The multi-sector convergence approach proposes to correct a country’s allowances for climate, a low population density, potentials for renewable energy or limited financial resources due to the transition to a market economy. The specification of allowance factors for major-specific conditions is an essential issue for operationalizing the method.

The multi-sector convergence approach has been designed as a flexible and transparent method that requires only parameters that are easily available. It may well result in emission credits for low emission countries.

The meeting concluded with a panel discussion and a discussion with the audience. The discussion centred around the idea that we have to go from burden sharing to resource sharing, together with an effective long-term regime.

In general, the terms ‘burden sharing’ or ‘burden differentiation’ place too much emphasis on the status quo of the current fossil fuel society and on efforts to reduce emissions by means of energy efficiency measures.

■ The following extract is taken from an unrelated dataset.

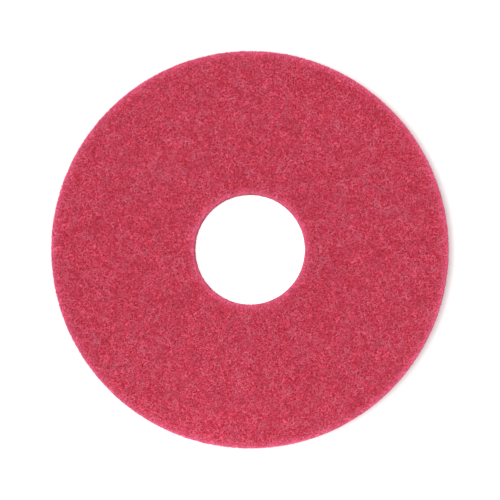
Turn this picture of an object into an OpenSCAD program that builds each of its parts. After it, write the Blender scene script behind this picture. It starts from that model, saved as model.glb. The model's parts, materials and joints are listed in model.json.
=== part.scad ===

Such measures cannot be an adequate response to global warming. A joint global effort requires an approach in terms of resource sharing rather than burden sharing. Models need to be changed to address differentiation of commitments in terms of per capita entitlements.

Unfortunately, the subsequent discussion did not elaborate in detail the consequences for the scientific community of this idea of resource sharing as opposed to burden sharing. For the time being, a gap exists between the aspiration to let per capita emissions converge on the one hand and, on the other, the problems that are being encountered in the transition from a fossil fuel based society towards a zero-emissions future. Schemes for differentiation of commitments may help to bridge this gap.

Pier Vellinga, who chaired the meeting, concluded the symposium by observing that, while the negotiators at COP-6 continued to focus on the survival of the Kyoto Protocol, this side session meeting took a much longer time perspective.

For future agreements, fairness should be the main underlying principle, based on entitlements and resource sharing. The level of contraction and the timing of convergence will then be at the centre of the debate.